Ricardo Anaya, dirigente nacional del PAN, anda con una nueva calentura. Defiende como cosa de vida o muerte la segunda vuelta electoral.

La segunda vuelta electoral, por sí sola, no es —como lo quiere hacer ver— un elixir mágico que vaya a poner fin a los conflictos poselectorales y a los bajos porcentajes con los que hoy ganan los candidatos.

Tampoco remediará, en automático, la poca representatividad y legitimidad con la que, actualmente, el ganador llega a gobernar.

La segunda vuelta no es, por lo tanto, una panacea. No es el antídoto. Es, apenas, uno de los instrumentos que deben ser incluidos dentro de un nuevo modelo de sistema electoral y de gobierno para garantizar, por encima de cualquier otro interés, la gobernabilidad.

Pero hay además un obstáculo de carácter técnico constitucional. La segunda vuelta es un tema electoral y el artículo 105 de la Constitución señala que las reformas en la materia deben promulgarse y publicarse 90 días antes de que comience el proceso.

Si el proceso electoral de este año empieza el 1 de septiembre, las Cámaras no cuentan, desde hoy, con el tiempo necesario para llevar a cabo la reforma. Menos cuando tendrían que aprobarla, posteriormente, la mayoría de los congresos locales.

El político que, en gobernabilidad, tiene más clara la película es Manlio Fabio Beltrones. La propuesta la viene exponiendo y discutiendo ante todo tipo de sectores.
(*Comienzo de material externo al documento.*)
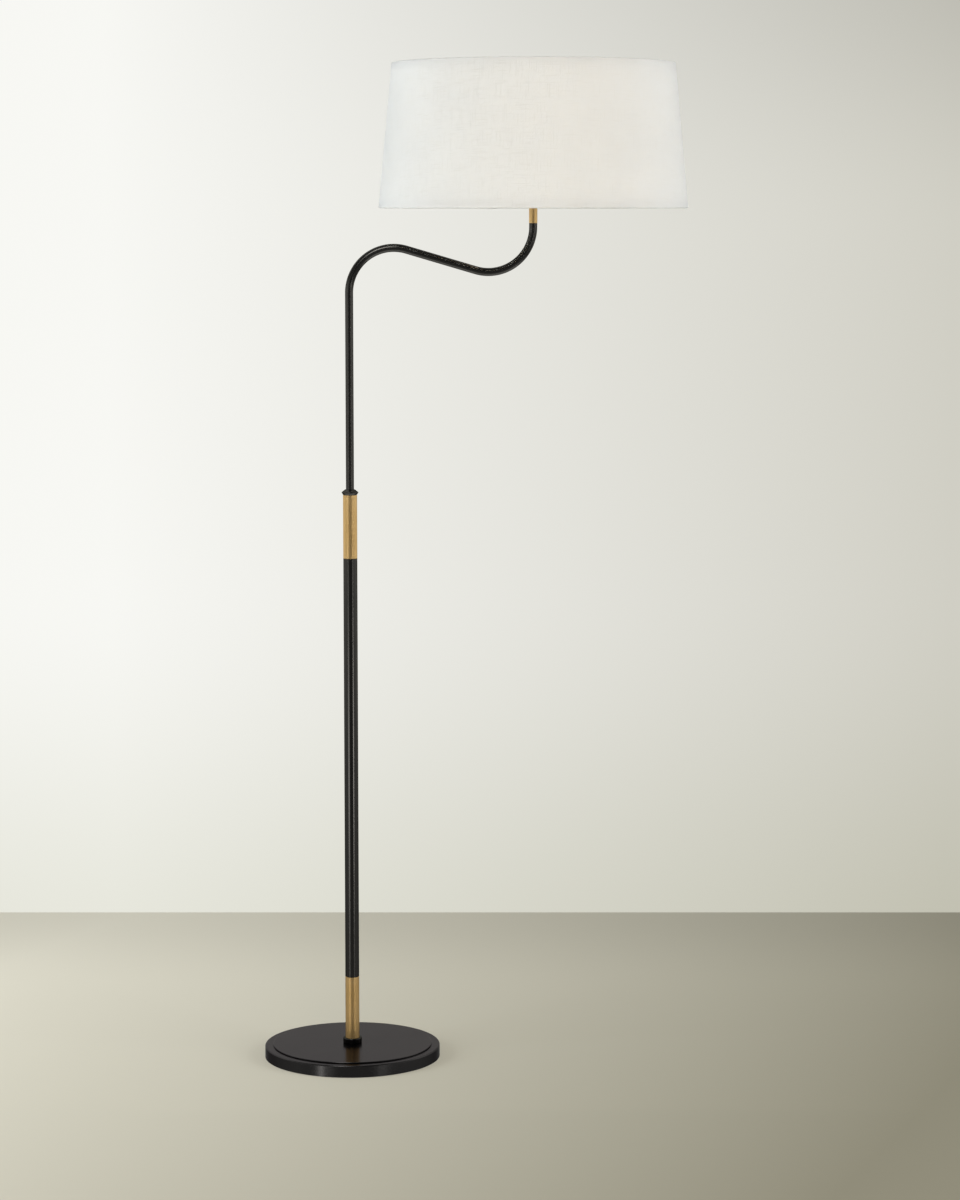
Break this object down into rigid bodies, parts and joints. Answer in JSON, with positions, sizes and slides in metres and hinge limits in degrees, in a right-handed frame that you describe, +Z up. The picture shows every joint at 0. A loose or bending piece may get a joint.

Su tesis es precisa: nadie está obteniendo votaciones mayores a 30 por ciento, y lo importante es construir un sistema que evite tener “gobiernos divididos”.

Para ello propone que las Cámaras aprueben la ley reglamentaria a los gobiernos de coalición que ya están contenidos en la Constitución.

¿En qué debe consistir esa ley reglamentaria? Los partidos que se hayan coaligado, no solo para ganar sino para formar gobierno, deberán estar obligados a cumplir, cuando lleguen al poder, con una serie de compromisos:

Primero, con registrar de maneja conjunta una agenda de trabajo que debe ser aprobada por el Senado de la República.

Segundo, que sea el mismo Congreso quien se encargue de ratificar a los integrantes más importantes del gabinete con la finalidad de garantizar la calidad política, profesional y la acreditación ética de quienes van a tomar decisiones clave.

Tercero, el compromiso de construir mayorías en las Cámaras sobre temas estratégicos y en los que haya acuerdos para evitar la constante obstrucción o parálisis legislativa.

Y otros, que deberán precisarse en las disposiciones secundarias con la intención de acotar el oportunismo y el chantaje de los partidos, raíz de la anarquía existente.

Los partidos y los aspirantes a la Presidencia de la República —por cierto cada vez más numerosos— están única y exclusivamente preocupados por ganar; sin darse cuenta de que hoy —en las actuales circunstancias— quien gana termina perdiendo. Y pierde, porque llega representando a un mínimo del electorado, sin el respaldo de la sociedad y como rehén de quienes perdieron y deciden vengarse.

Luego entonces, los partidos deberían estar hoy concentrados en construir la gobernabilidad de México.

Y esa gobernabilidad solo puede obtenerse a través de gobiernos de coalición donde el ejercicio del poder se comparta de manera responsable y obligue a las partes a cumplir compromisos.

Cierto, de acuerdo con lo que marca el articulo 89 de la Constitución, los gobiernos de coalición son optativos y no obligatorios. Tampoco son el curalotodo.

Sin embargo, esa opción se advierte, cuando menos en este momento, como la más viable para impedir que las elecciones de 2018 —al ganarse con el 30 por ciento o menos— aceleren la descomposición política y económica del país.

Que nadie presuma, en estos tiempos, de poder gobernar en solitario. Solo López Obrador, un autócrata fascista —con máscara de demócrata—, puede asegurar no necesitar de nada y de nadie. Y lo que dice tiene lógica: no es lo mismo imponer, que gobernar.

Así que, en esta etapa inédita, las prioridades han cambiado. La pregunta es clave: ¿qué es lo importante?: ¿solo ganar o también gobernar?